Beverly J. Silver is a Professor in the Department of Sociology at the Johns Hopkins University. Her research focuses on problems of development, labor, social conflict and war, using comparative and world-historical methods of analysis. Her work recasts a variety of issues in a broad spatial and temporal framework in order to identify patterns of recurrence, evolution and “true novelty” in contemporary processes of globalization.

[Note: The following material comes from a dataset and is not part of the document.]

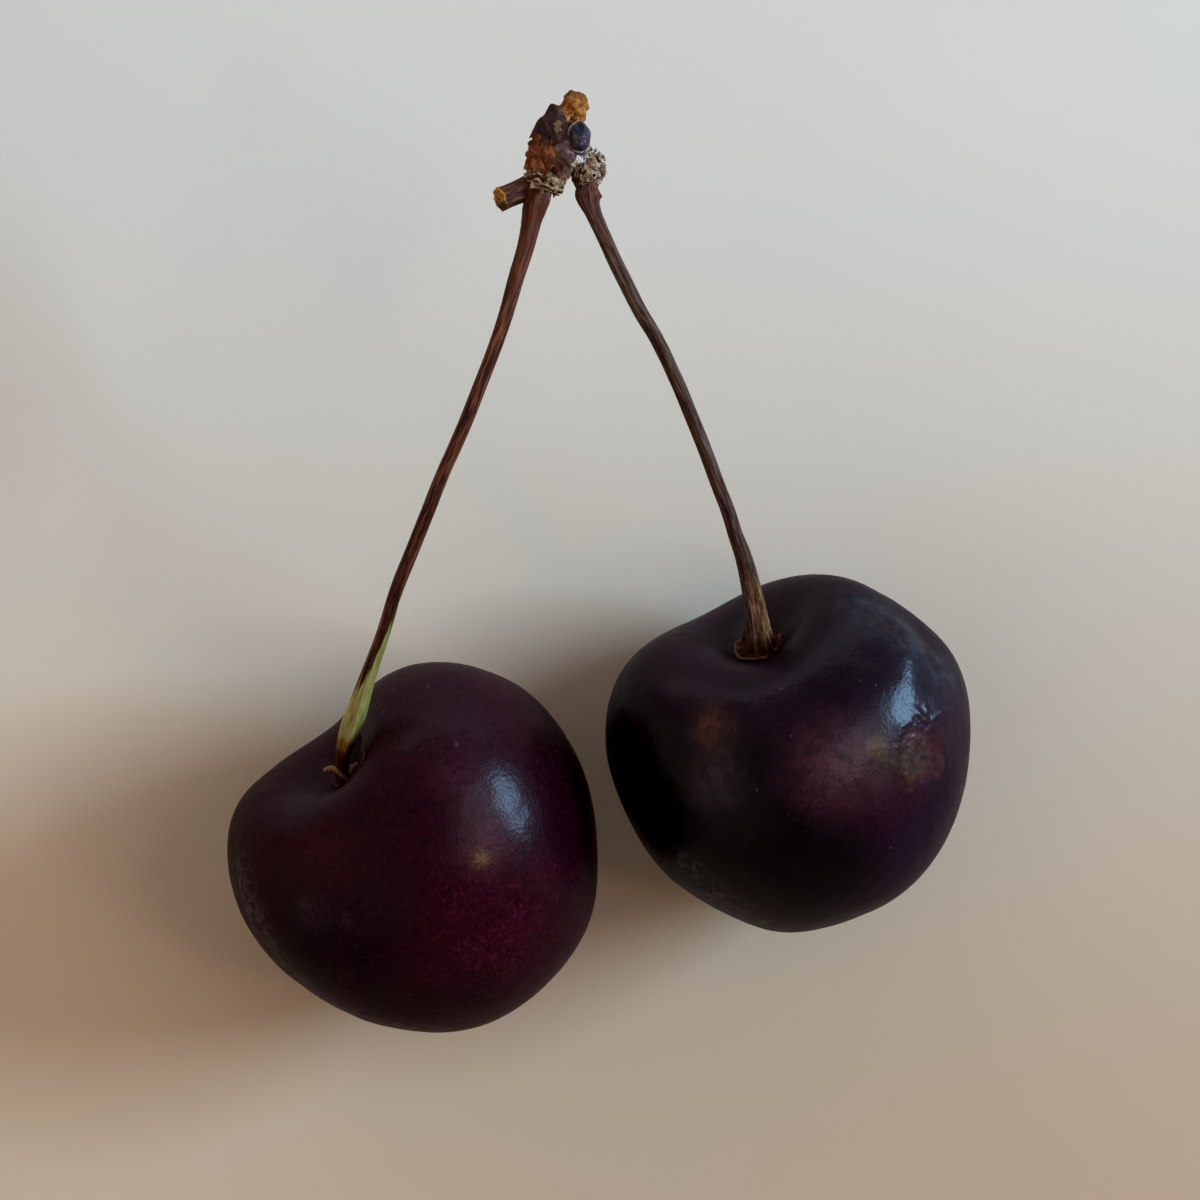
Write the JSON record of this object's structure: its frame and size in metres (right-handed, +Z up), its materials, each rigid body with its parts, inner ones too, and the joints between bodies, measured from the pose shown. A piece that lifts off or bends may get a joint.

Her most recent book—Forces of Labor: Workers’ Movements and Globalization since 1870—won several awards, including the 2005 Distinguished Scholarly Publication Award of the American Sociological Association. The book has been translated and published in numerous languages, including Spanish (AKAL), German (Assoziation A), Korean (Greenbee) and Portuguese (Boitempo). She is also co-author of Chaos and Governance in the Modern World System (University of Minnesota Press, 1999), which won the 2001 Distinguished Publication Award of the Political Economy of the World System section of the American Sociological Association.
Silver teaches courses on social theory, development, labor and political sociology, and coordinates a research group on labor in the world system. She is on the Faculty Advisory Board of the Institute for Global Studies in Culture, Power and History at Johns Hopkins University, and was elected Chair of the Political Economy of the World System Section of the American Sociological Association for 2002-2003.